THE PROBLEM: Quote exactly the lines between the line containing "obj.matrix_parent_inverse = Matrix.Identity(4)" and the line containing "record = json.load(file)", counting those two lines as part of the range. Leave the rest out.

SUPPLIED DATA:
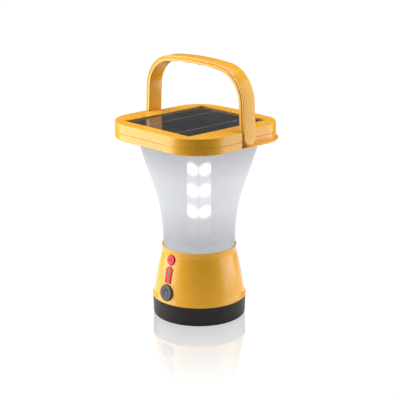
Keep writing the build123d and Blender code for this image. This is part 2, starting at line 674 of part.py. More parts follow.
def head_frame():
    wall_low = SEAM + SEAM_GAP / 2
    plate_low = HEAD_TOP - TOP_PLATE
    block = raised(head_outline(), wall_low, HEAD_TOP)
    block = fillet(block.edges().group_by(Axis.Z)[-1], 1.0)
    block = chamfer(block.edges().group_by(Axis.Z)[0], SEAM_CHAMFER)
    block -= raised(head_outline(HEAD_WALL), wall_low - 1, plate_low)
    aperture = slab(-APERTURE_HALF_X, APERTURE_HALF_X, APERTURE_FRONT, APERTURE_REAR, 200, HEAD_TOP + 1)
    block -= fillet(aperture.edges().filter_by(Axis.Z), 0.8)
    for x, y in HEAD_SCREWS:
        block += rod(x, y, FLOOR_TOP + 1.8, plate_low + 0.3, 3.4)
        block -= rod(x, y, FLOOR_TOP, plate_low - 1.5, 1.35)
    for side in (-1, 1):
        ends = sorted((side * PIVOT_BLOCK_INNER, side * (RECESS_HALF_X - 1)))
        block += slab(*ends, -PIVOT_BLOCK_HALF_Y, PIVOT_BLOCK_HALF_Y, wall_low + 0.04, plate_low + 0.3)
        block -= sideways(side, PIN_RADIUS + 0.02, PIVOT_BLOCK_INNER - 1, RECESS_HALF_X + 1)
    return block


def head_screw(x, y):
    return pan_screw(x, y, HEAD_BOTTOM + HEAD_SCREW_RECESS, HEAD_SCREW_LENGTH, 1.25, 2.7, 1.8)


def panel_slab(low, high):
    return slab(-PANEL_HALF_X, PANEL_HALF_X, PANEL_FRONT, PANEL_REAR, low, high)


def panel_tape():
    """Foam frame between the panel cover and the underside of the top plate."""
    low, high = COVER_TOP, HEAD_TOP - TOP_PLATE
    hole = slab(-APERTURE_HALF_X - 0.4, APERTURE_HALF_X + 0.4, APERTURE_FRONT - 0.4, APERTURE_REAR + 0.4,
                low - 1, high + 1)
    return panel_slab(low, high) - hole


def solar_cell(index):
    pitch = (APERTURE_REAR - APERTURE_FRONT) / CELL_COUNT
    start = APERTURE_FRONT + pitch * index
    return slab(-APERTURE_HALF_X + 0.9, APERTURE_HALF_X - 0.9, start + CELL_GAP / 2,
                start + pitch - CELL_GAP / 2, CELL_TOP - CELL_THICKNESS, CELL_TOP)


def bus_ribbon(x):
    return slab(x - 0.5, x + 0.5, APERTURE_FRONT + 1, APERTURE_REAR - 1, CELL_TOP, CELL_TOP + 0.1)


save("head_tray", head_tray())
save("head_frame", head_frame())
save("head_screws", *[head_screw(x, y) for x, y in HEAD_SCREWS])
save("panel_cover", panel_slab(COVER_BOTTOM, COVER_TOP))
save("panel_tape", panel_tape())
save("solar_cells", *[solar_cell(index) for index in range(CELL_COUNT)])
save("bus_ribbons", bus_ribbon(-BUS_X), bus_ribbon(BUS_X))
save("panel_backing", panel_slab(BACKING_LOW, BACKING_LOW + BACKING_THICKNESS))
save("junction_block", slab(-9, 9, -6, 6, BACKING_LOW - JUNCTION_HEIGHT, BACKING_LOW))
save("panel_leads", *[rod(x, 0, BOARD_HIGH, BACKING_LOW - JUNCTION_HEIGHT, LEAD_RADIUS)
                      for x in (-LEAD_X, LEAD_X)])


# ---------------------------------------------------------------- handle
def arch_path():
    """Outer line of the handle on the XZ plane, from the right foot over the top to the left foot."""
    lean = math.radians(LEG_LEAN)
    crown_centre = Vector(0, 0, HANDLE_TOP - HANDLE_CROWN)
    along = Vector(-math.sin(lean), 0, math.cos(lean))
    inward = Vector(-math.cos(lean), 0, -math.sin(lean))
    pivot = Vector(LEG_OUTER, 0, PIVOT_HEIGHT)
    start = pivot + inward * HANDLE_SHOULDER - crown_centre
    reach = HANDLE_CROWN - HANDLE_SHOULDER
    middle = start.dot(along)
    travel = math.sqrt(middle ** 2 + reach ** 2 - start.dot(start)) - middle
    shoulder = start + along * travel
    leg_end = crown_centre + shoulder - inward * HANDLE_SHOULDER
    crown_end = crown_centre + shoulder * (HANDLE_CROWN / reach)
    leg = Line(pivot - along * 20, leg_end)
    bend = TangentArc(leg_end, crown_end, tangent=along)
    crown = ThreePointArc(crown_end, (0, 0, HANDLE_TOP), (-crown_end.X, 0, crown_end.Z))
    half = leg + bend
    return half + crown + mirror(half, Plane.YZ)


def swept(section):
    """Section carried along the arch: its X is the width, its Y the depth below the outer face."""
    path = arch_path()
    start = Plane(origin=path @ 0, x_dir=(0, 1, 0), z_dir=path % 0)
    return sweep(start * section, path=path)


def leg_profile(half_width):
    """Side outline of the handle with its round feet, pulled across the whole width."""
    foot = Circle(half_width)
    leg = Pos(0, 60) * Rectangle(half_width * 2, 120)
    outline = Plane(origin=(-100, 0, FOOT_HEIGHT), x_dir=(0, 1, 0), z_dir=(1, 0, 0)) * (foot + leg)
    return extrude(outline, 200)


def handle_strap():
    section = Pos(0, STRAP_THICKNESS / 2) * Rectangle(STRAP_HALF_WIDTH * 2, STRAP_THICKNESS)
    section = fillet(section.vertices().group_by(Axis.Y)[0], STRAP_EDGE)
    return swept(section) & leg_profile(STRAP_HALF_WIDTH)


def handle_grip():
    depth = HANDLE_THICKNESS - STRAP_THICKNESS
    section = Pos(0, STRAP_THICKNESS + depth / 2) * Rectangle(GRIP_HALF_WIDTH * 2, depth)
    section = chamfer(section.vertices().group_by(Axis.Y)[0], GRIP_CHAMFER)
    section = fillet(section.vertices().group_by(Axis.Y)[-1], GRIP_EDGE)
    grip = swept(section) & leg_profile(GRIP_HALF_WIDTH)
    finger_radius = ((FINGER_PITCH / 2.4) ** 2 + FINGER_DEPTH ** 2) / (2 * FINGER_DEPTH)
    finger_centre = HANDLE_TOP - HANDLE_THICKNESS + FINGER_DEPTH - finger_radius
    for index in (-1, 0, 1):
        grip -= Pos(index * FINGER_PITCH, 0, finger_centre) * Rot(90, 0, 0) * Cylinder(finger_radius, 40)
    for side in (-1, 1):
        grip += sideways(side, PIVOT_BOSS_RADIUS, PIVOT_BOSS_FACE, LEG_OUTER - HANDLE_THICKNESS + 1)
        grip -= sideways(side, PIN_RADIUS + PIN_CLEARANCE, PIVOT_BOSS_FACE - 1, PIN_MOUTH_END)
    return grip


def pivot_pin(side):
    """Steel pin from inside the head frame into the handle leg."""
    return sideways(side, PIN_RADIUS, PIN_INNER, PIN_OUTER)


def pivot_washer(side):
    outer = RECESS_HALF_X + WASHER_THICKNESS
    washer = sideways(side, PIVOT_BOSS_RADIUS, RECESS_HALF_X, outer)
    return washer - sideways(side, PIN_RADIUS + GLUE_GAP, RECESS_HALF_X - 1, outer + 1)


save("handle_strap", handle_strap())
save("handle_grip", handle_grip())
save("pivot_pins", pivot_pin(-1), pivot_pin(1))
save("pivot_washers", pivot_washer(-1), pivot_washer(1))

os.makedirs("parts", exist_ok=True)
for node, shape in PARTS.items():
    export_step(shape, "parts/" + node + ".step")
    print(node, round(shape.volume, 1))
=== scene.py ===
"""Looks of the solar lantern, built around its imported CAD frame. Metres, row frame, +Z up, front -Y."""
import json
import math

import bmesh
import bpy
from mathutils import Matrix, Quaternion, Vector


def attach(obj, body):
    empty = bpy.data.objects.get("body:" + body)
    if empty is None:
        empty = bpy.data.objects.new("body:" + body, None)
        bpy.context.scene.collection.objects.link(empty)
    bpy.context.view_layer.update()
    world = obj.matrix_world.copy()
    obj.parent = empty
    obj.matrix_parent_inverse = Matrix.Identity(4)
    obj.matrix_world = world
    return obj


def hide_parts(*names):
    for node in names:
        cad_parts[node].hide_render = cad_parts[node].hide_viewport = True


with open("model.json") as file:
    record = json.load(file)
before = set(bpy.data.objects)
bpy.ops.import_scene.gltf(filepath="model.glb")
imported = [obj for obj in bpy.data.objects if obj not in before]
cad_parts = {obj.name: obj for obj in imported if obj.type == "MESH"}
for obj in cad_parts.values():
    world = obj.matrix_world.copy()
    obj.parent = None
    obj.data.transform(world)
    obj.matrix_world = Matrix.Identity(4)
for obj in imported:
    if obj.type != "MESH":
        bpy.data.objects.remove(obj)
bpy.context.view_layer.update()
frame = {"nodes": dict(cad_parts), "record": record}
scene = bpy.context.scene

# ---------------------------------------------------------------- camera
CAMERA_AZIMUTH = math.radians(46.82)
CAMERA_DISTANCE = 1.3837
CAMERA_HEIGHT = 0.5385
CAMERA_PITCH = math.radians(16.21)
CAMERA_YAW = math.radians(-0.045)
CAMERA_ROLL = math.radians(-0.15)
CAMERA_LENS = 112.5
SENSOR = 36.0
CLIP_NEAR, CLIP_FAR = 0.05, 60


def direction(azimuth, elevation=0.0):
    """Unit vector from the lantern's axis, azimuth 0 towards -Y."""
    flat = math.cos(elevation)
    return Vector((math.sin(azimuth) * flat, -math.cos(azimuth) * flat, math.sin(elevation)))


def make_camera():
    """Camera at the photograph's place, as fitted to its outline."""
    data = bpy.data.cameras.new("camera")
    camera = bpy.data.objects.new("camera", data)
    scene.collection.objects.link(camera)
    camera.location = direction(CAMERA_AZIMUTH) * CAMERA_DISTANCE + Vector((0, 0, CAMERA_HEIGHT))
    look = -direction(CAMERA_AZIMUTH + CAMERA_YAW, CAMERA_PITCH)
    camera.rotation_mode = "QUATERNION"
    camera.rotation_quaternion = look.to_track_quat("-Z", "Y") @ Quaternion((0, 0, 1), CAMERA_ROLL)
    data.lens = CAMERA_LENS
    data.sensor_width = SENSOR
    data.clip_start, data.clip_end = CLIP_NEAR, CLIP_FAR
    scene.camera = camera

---

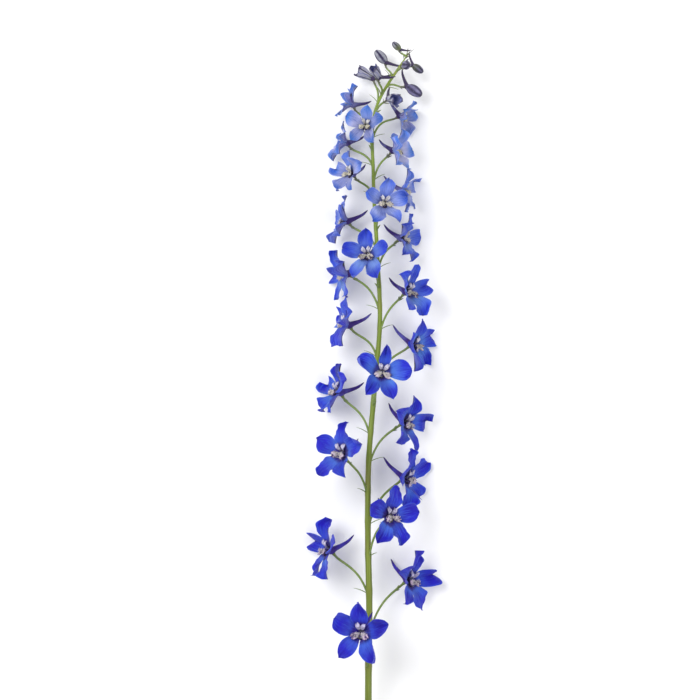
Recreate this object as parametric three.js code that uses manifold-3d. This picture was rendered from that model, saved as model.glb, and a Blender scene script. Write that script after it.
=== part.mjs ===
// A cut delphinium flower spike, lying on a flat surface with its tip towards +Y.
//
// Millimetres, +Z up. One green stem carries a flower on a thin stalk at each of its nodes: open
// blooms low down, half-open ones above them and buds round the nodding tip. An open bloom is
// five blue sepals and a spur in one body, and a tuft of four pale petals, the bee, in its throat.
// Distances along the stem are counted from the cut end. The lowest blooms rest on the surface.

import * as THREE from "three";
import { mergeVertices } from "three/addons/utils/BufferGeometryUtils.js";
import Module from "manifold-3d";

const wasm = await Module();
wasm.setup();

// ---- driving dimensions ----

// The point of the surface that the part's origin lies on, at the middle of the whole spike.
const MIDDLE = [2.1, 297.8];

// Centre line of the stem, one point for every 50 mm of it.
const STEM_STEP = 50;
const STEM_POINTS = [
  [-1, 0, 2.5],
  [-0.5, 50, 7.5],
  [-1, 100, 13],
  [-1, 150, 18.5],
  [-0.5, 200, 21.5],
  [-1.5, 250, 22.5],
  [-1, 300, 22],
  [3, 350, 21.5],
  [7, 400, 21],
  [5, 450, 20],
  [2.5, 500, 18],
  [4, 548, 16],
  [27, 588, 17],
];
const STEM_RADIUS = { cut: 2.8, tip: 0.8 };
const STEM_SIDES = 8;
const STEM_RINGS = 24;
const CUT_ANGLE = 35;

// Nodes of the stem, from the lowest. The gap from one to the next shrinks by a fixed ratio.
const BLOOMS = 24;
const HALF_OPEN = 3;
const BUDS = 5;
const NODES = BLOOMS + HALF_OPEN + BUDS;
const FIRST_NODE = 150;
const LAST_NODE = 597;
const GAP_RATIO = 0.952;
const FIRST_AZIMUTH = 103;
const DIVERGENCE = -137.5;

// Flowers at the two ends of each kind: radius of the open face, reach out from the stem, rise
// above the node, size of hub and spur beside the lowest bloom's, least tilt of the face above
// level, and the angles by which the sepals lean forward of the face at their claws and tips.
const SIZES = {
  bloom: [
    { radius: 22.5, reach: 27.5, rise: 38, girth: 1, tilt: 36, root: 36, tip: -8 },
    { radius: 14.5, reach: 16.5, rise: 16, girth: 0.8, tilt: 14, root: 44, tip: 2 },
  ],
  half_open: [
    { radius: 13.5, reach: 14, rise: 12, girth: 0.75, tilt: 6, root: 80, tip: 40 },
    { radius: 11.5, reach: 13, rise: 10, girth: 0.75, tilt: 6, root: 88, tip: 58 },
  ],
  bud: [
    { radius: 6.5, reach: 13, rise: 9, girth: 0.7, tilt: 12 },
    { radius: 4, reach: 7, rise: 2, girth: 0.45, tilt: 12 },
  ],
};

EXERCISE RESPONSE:
    obj.matrix_parent_inverse = Matrix.Identity(4)
    obj.matrix_world = world
    return obj


def hide_parts(*names):
    for node in names:
        cad_parts[node].hide_render = cad_parts[node].hide_viewport = True


with open("model.json") as file:
    record = json.load(file)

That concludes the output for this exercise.